:: WORK TO COMPLETE ::
Please give the data below again in full, exactly as it stands.

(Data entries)

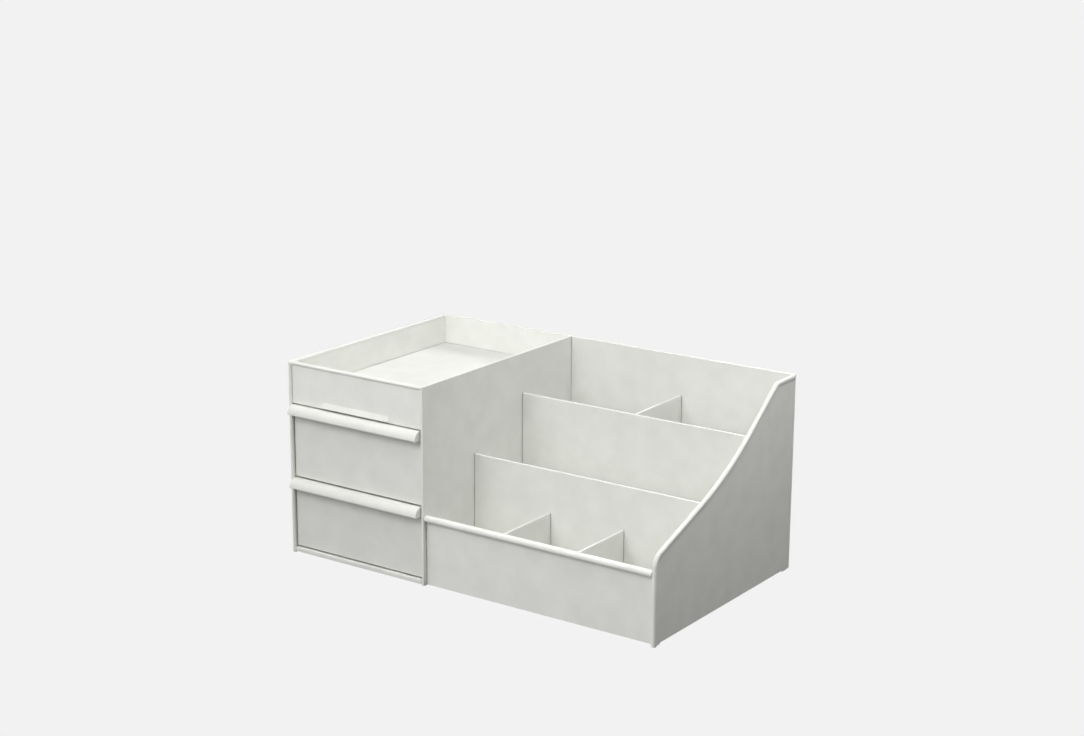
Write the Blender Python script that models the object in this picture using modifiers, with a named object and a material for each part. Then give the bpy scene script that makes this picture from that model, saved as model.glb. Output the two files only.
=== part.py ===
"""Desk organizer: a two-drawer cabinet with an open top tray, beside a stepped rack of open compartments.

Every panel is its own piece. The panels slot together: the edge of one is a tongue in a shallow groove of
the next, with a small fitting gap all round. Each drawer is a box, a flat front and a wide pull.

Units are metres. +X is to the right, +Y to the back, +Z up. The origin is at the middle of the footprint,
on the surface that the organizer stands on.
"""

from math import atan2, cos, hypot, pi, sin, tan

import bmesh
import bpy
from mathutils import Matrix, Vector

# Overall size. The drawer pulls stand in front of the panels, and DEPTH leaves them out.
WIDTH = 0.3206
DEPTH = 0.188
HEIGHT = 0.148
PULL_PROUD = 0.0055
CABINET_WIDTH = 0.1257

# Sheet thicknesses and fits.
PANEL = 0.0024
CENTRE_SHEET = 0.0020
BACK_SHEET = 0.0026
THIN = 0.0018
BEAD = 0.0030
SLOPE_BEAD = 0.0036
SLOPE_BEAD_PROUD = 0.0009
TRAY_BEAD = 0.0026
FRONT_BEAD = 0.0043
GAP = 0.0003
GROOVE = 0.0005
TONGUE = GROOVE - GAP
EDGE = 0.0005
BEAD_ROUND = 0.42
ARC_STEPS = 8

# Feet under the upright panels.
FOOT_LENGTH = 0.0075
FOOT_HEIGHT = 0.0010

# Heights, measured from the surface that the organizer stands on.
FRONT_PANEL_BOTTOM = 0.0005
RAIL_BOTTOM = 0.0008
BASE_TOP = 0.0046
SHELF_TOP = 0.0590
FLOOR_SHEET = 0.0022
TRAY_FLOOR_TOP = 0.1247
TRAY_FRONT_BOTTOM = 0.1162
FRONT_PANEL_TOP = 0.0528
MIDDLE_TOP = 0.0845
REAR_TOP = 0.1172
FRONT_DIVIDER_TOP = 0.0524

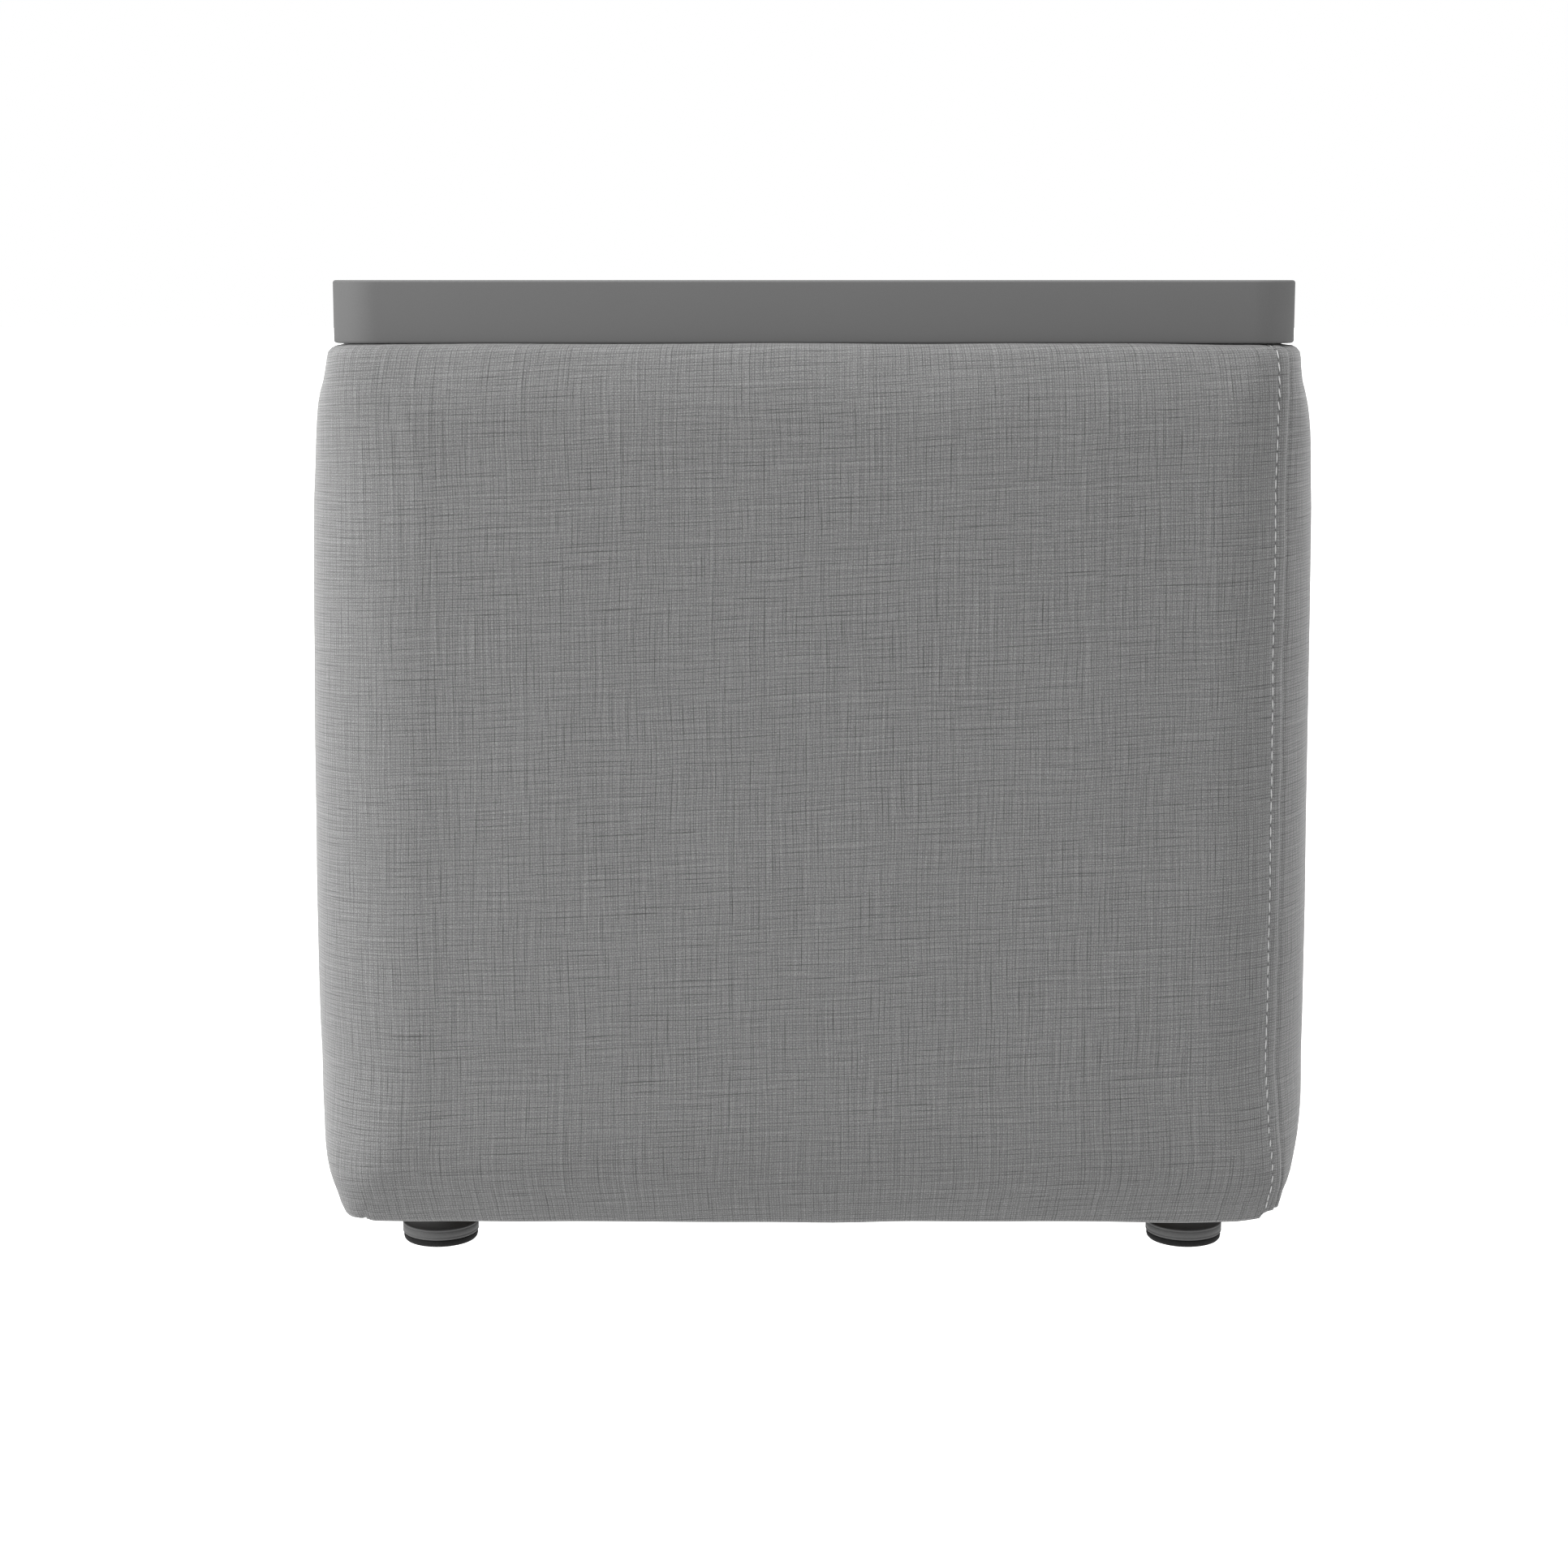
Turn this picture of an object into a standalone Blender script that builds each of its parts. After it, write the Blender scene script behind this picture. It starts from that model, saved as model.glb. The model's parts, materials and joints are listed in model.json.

:: WRITTEN SOLUTION ::
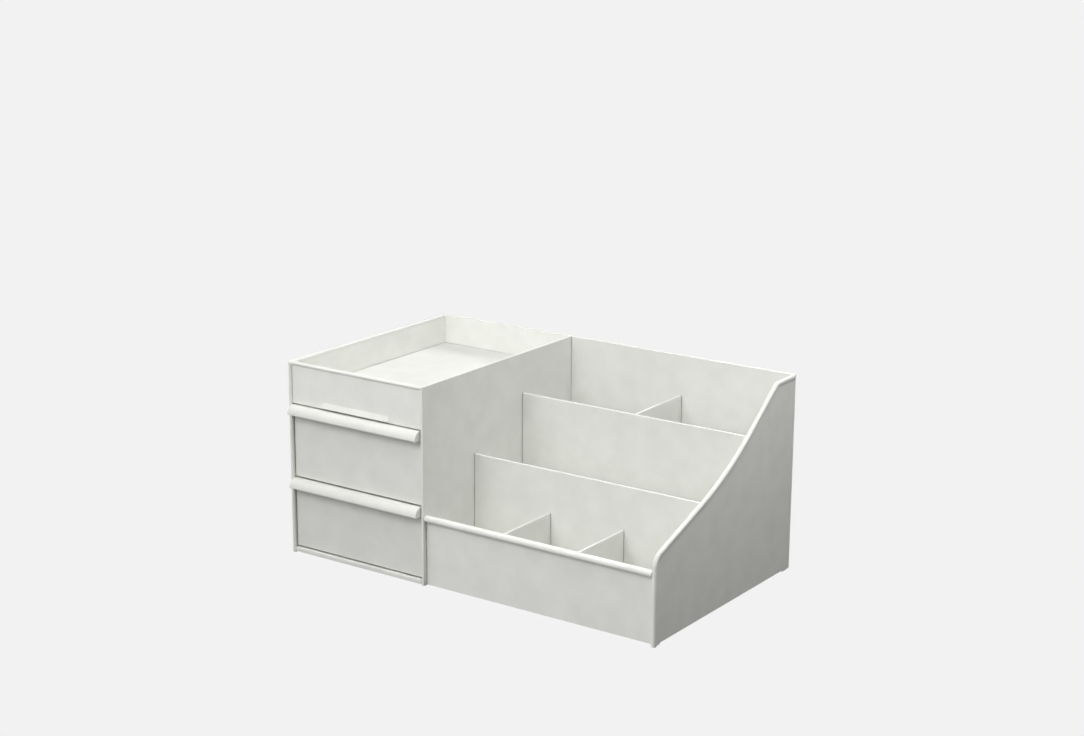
Write the Blender Python script that models the object in this picture using modifiers, with a named object and a material for each part. Then give the bpy scene script that makes this picture from that model, saved as model.glb. Output the two files only.
=== part.py ===
"""Desk organizer: a two-drawer cabinet with an open top tray, beside a stepped rack of open compartments.

Every panel is its own piece. The panels slot together: the edge of one is a tongue in a shallow groove of
the next, with a small fitting gap all round. Each drawer is a box, a flat front and a wide pull.

Units are metres. +X is to the right, +Y to the back, +Z up. The origin is at the middle of the footprint,
on the surface that the organizer stands on.
"""

from math import atan2, cos, hypot, pi, sin, tan

import bmesh
import bpy
from mathutils import Matrix, Vector

# Overall size. The drawer pulls stand in front of the panels, and DEPTH leaves them out.
WIDTH = 0.3206
DEPTH = 0.188
HEIGHT = 0.148
PULL_PROUD = 0.0055
CABINET_WIDTH = 0.1257

# Sheet thicknesses and fits.
PANEL = 0.0024
CENTRE_SHEET = 0.0020
BACK_SHEET = 0.0026
THIN = 0.0018
BEAD = 0.0030
SLOPE_BEAD = 0.0036
SLOPE_BEAD_PROUD = 0.0009
TRAY_BEAD = 0.0026
FRONT_BEAD = 0.0043
GAP = 0.0003
GROOVE = 0.0005
TONGUE = GROOVE - GAP
EDGE = 0.0005
BEAD_ROUND = 0.42
ARC_STEPS = 8

# Feet under the upright panels.
FOOT_LENGTH = 0.0075
FOOT_HEIGHT = 0.0010

# Heights, measured from the surface that the organizer stands on.
FRONT_PANEL_BOTTOM = 0.0005
RAIL_BOTTOM = 0.0008
BASE_TOP = 0.0046
SHELF_TOP = 0.0590
FLOOR_SHEET = 0.0022
TRAY_FLOOR_TOP = 0.1247
TRAY_FRONT_BOTTOM = 0.1162
FRONT_PANEL_TOP = 0.0528
MIDDLE_TOP = 0.0845
REAR_TOP = 0.1172
FRONT_DIVIDER_TOP = 0.0524

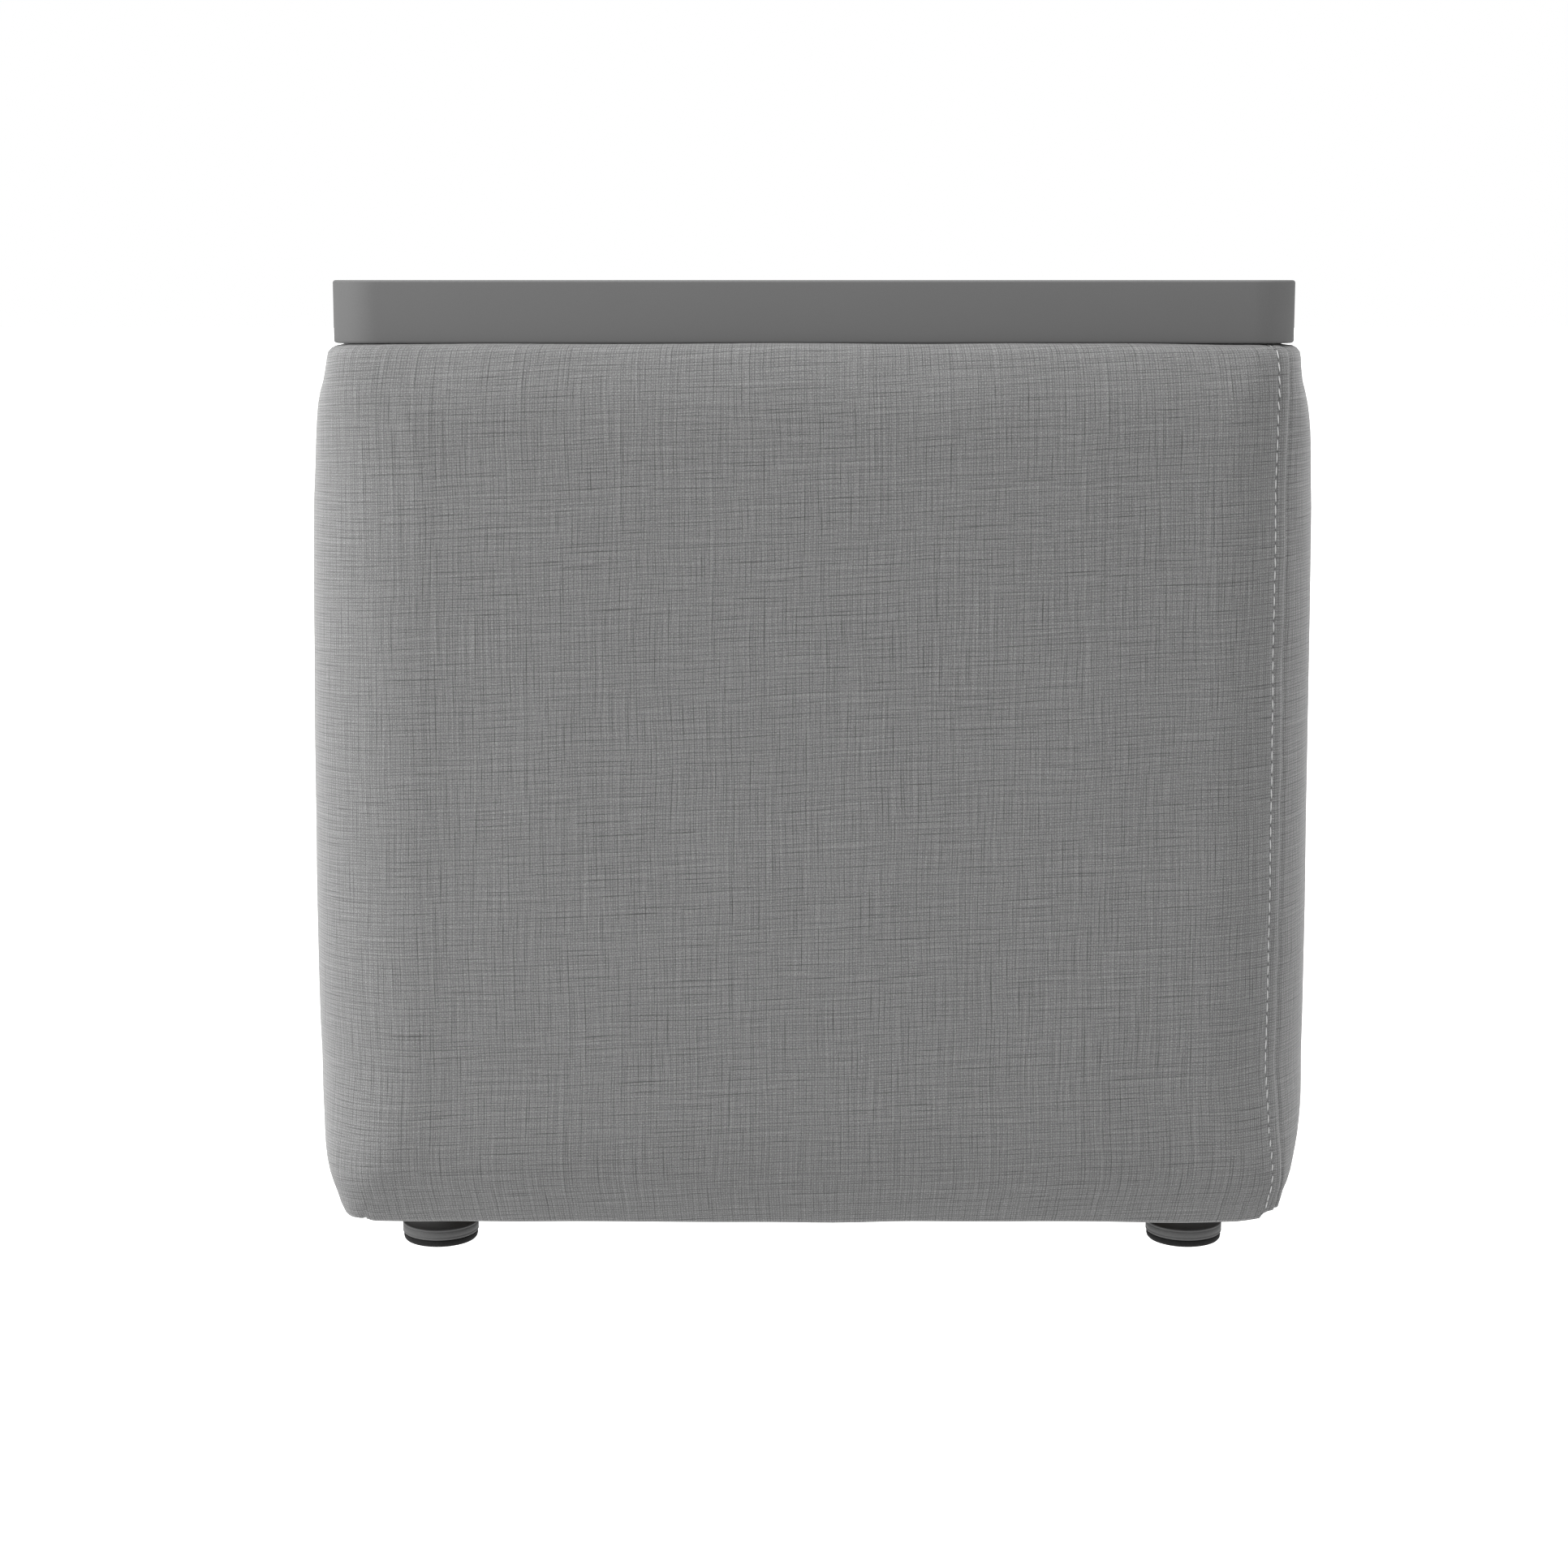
Turn this picture of an object into a standalone Blender script that builds each of its parts. After it, write the Blender scene script behind this picture. It starts from that model, saved as model.glb. The model's parts, materials and joints are listed in model.json.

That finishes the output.